DATASET CONTENT ::

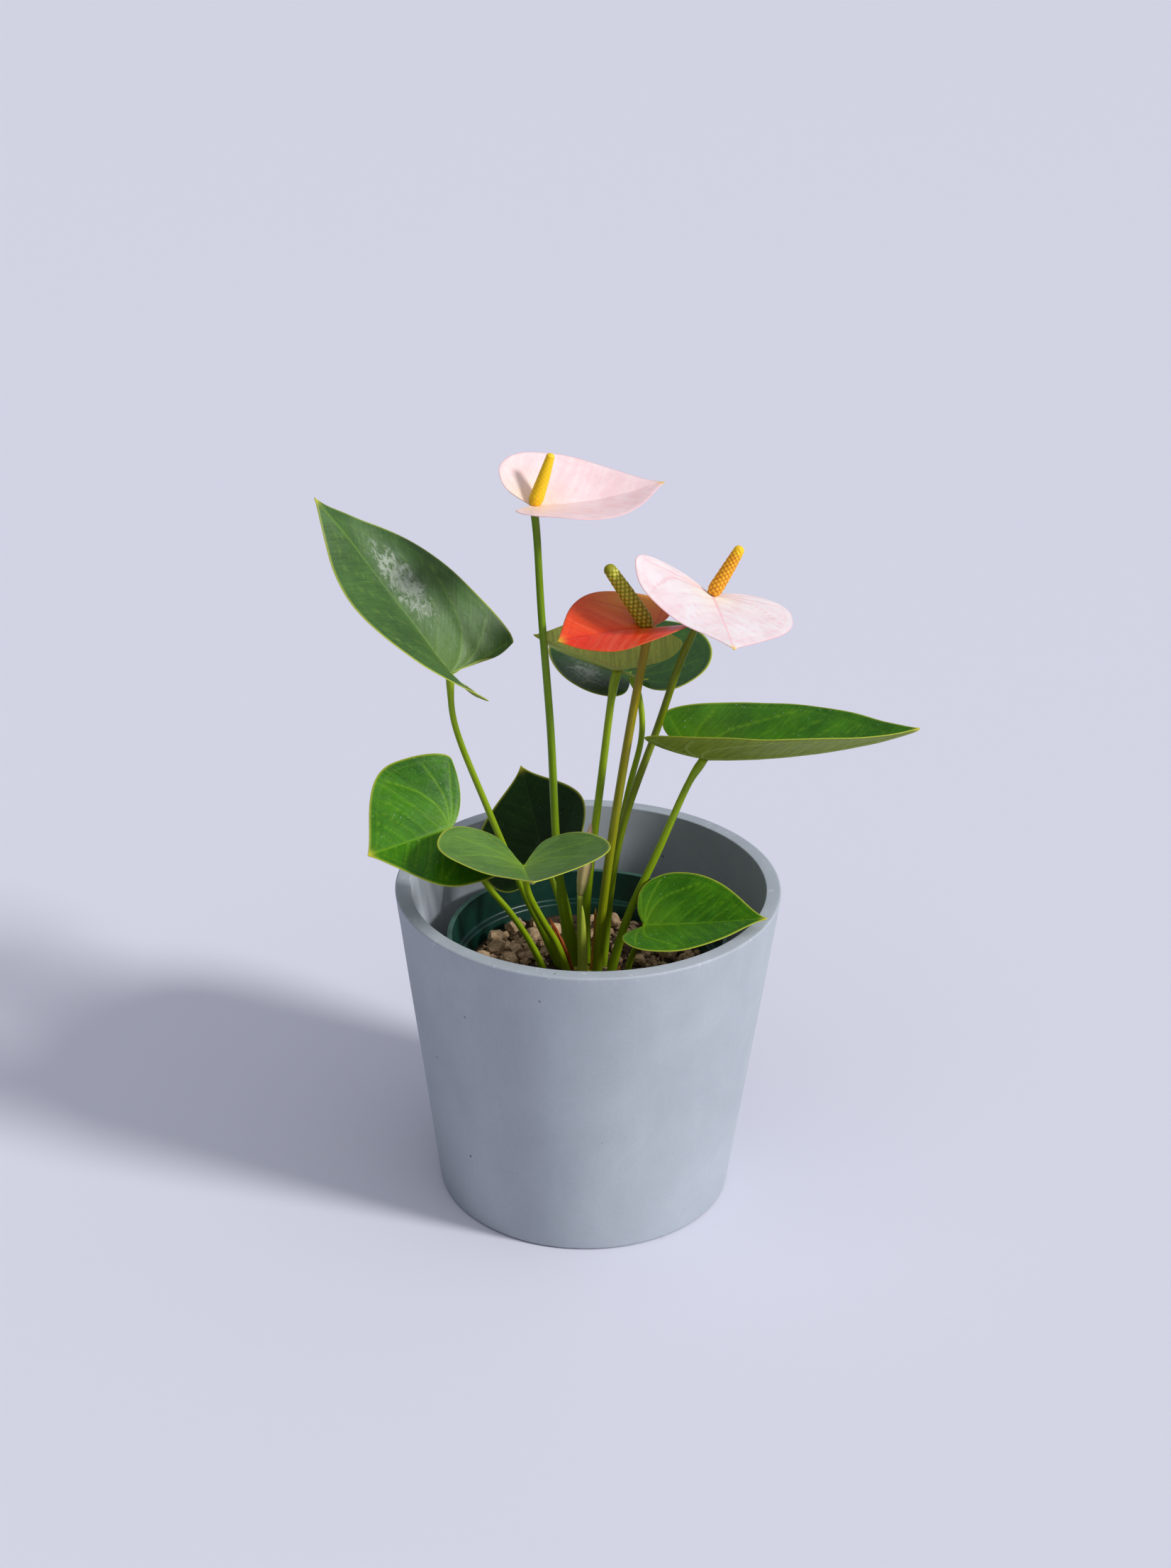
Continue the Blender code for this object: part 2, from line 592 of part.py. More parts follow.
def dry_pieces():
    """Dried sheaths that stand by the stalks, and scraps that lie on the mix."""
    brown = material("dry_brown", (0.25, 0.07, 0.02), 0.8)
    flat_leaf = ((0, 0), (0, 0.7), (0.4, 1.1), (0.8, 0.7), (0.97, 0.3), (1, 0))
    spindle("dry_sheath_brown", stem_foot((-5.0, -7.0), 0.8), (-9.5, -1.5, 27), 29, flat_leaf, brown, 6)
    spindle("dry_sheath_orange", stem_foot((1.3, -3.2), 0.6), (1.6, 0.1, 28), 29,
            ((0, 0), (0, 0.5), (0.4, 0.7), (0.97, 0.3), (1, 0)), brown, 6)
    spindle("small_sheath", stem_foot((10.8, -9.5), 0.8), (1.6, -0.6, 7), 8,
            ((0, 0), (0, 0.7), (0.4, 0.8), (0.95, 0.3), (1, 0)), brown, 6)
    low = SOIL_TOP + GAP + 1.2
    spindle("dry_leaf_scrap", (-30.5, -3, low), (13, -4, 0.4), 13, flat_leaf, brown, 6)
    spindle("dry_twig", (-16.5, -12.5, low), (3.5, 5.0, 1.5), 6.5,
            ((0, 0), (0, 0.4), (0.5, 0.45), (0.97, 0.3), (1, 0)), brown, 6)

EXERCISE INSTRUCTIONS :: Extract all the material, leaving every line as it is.

WRITTEN SOLUTION ::
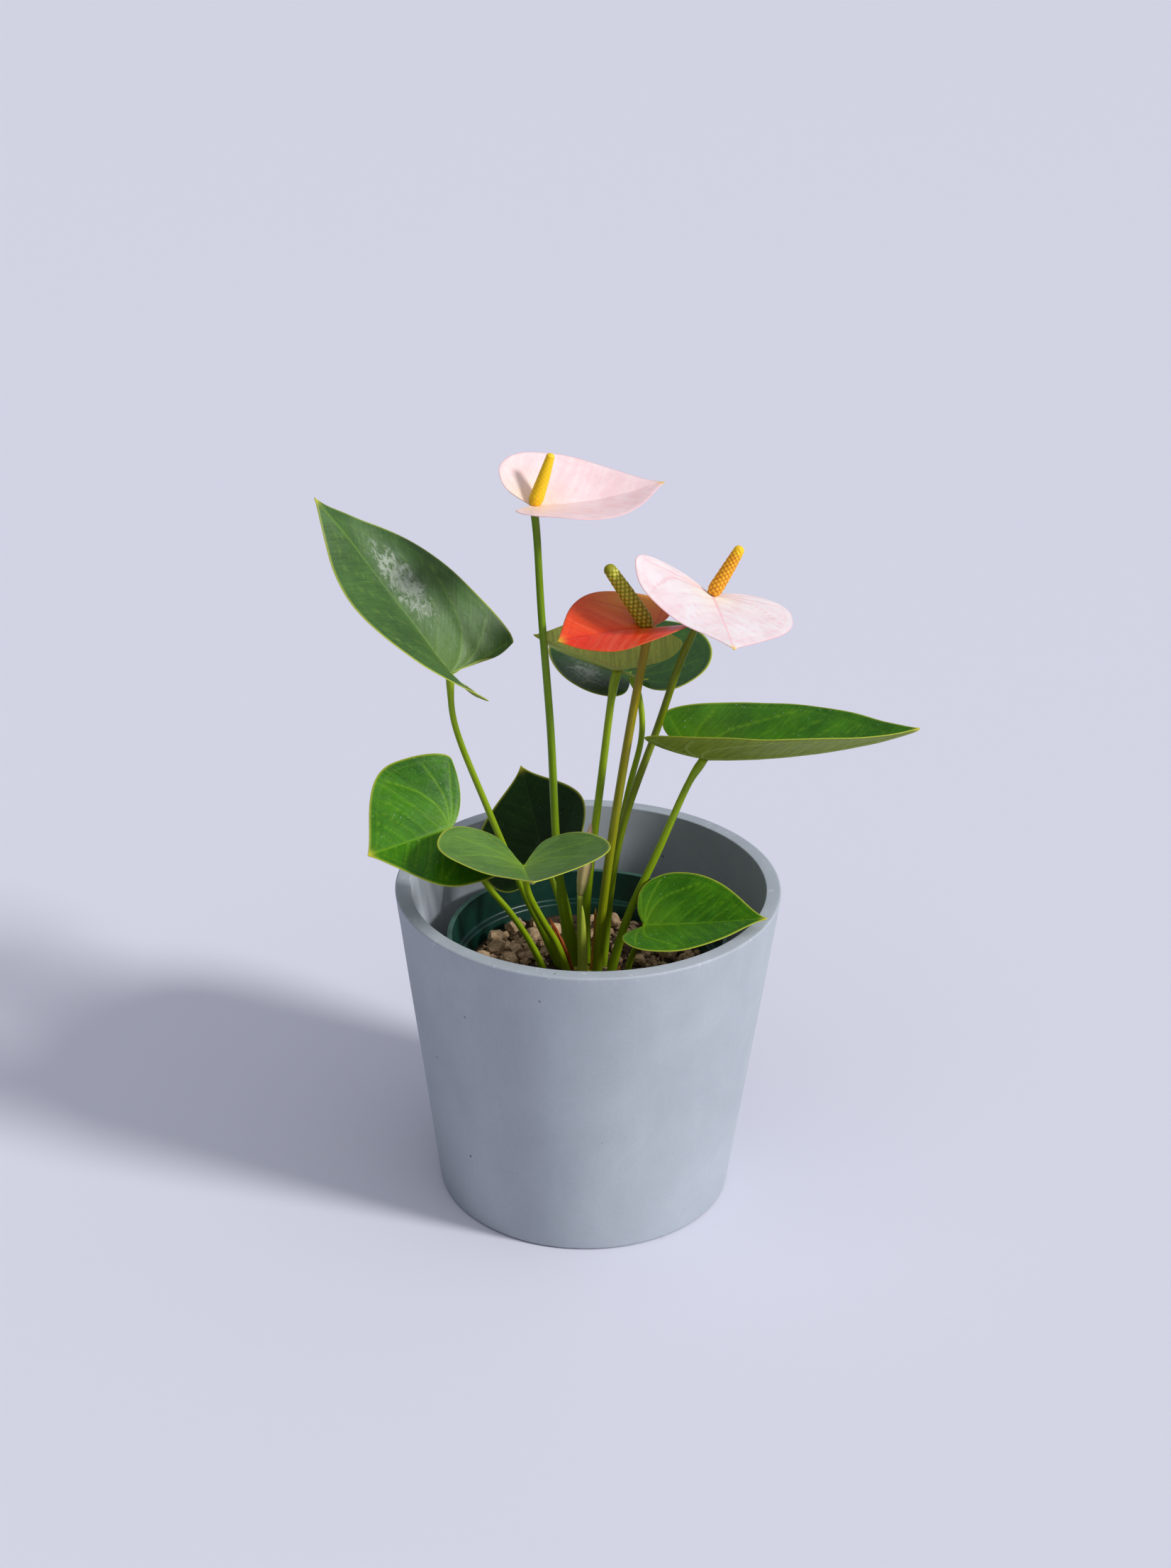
Continue the Blender code for this object: part 2, from line 592 of part.py. More parts follow.
def dry_pieces():
    """Dried sheaths that stand by the stalks, and scraps that lie on the mix."""
    brown = material("dry_brown", (0.25, 0.07, 0.02), 0.8)
    flat_leaf = ((0, 0), (0, 0.7), (0.4, 1.1), (0.8, 0.7), (0.97, 0.3), (1, 0))
    spindle("dry_sheath_brown", stem_foot((-5.0, -7.0), 0.8), (-9.5, -1.5, 27), 29, flat_leaf, brown, 6)
    spindle("dry_sheath_orange", stem_foot((1.3, -3.2), 0.6), (1.6, 0.1, 28), 29,
            ((0, 0), (0, 0.5), (0.4, 0.7), (0.97, 0.3), (1, 0)), brown, 6)
    spindle("small_sheath", stem_foot((10.8, -9.5), 0.8), (1.6, -0.6, 7), 8,
            ((0, 0), (0, 0.7), (0.4, 0.8), (0.95, 0.3), (1, 0)), brown, 6)
    low = SOIL_TOP + GAP + 1.2
    spindle("dry_leaf_scrap", (-30.5, -3, low), (13, -4, 0.4), 13, flat_leaf, brown, 6)
    spindle("dry_twig", (-16.5, -12.5, low), (3.5, 5.0, 1.5), 6.5,
            ((0, 0), (0, 0.4), (0.5, 0.45), (0.97, 0.3), (1, 0)), brown, 6)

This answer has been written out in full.